The owners of Taylor Creek Farm grow flowers, heirloom vegetables and herbs while fostering green growing practices, education and community spirit.

In 2003, Michelle McAnally and Jared Spears founded Taylor Creek Farm with the purchase of a former cotton farm in Taylor. Within two years, McAnally quit her full-time job as an archeologist and recreation planner for the U.S. Forest Service to focus on the farm.

The couple sees the farm as their own contribution toward fixing a broken system, and McAnally said the local food trend addresses the nation’s environmental and obesity issues.

“What we’re doing hits on some of the top things that need to be addressed,” McAnally said. “On my four little acres, that’s my small contribution to being part of the solution.”

At Taylor Creek Farm, organic and sustainable farming methods are used in every way possible, like building a chicken coop using materials from a golf course’s old footbridge. Seeds from the farm’s heirloom tomatoes allow customers to grow their own plants.

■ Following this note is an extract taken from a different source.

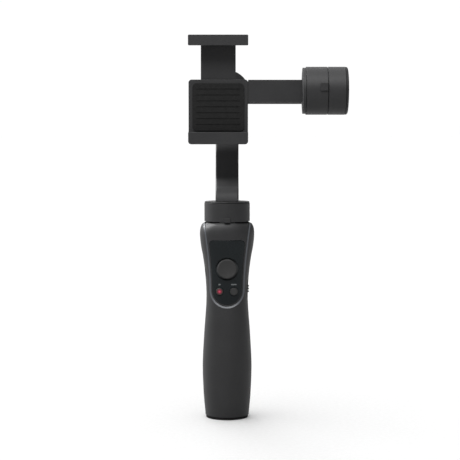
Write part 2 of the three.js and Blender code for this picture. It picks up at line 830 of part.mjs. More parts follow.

“People say we’ll put ourselves out of business that way,” McAnally said. “But we believe in spreading the word of growing things yourself rather than buying flowers flown in from South America. I’d rather them grow it on their own than buy something from a big box store.”

The owners also see the farm as an opportunity to educate others. Tours are available for students and other groups, and the farm provides fresh flowers and vegetables to local restaurants. The sharing theme led to the creation of the Taylor Farmer’s Market, which is open Saturdays from June through October.

The farmers market is situated on the grass, under the shade of trees in the Plein Air neighborhood, a development that caters to the arts community and features old-fashioned homes.

“Kids can run and play on the grass – it’s not your typical farmer’s market in a parking lot,” McAnally said.

Taylor’s antique shops, two restaurants, farmers market and farm have made the small village a strong candidate for a day trip, she said.

“I call it a daycation. We’re 10 miles from Oxford and easy to get to from anywhere in North Mississippi, and there’s enough to do here to spend a day here,” McAnally said.